### Work to be completed:
What do the lines from the top of the data through the line with "# The origin" say? Quote them exactly and include both ends.

### Recorded information:

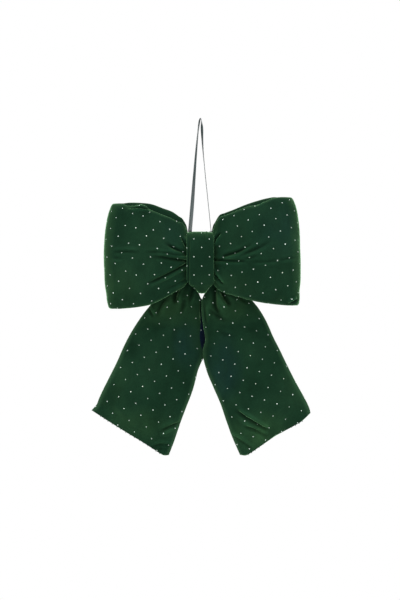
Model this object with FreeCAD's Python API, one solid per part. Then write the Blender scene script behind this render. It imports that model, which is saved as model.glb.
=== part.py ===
import FreeCAD, Part
import math
import os

from FreeCAD import Vector

# A padded velvet bow that hangs from a loop of satin ribbon. Millimetres, +Z up.
# +X is to the viewer's right and +Y points away from the viewer, towards the wall or door.
# The origin is the top of the hook, under the ribbon.

# ---- cloth and thread
VELVET = 1.2          # thickness of the velvet with its pile
AIR = 0.4             # gap left between a cover and its wadding
THREAD = 0.5          # radius of the sewing thread
ROUND = 2.1           # exponent of the padded sections: 2 is an ellipse
SECTION_POINTS = 28   # points on each section curve

# ---- ribbon
RIBBON_WIDTH = 6.0
RIBBON_THICK = 0.8
HOOK_R = 1.5
KNOT_TOP = -174.0
RIBBON_END = KNOT_TOP + 1.2
RIBBON_FOOT_X = 16.2
HOOK_X = HOOK_R + RIBBON_THICK / 2
HOOK_Z = RIBBON_THICK / 2
RIBBON_ROUTE = [      # x, z of the ribbon's middle line, left end to right end
    (-RIBBON_FOOT_X, RIBBON_END), (-13.0, -136.0), (-9.9, -90.0), (-6.4, -44.0),
    (-HOOK_X, HOOK_Z), (HOOK_X, HOOK_Z),
    (3.2, -42.0), (7.4, -88.0), (12.1, -133.0), (RIBBON_FOOT_X, RIBBON_END),
]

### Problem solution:
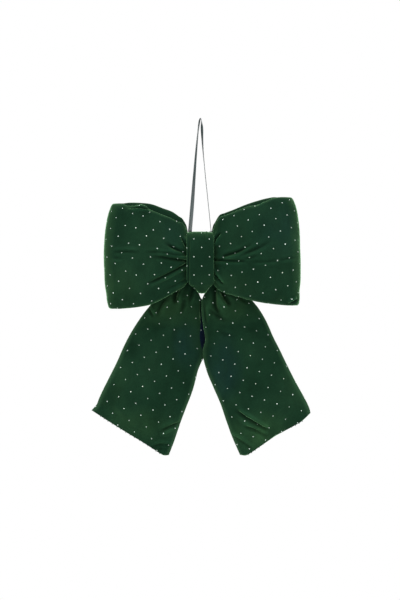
Model this object with FreeCAD's Python API, one solid per part. Then write the Blender scene script behind this render. It imports that model, which is saved as model.glb.
=== part.py ===
import FreeCAD, Part
import math
import os

from FreeCAD import Vector

# A padded velvet bow that hangs from a loop of satin ribbon. Millimetres, +Z up.
# +X is to the viewer's right and +Y points away from the viewer, towards the wall or door.
# The origin is the top of the hook, under the ribbon.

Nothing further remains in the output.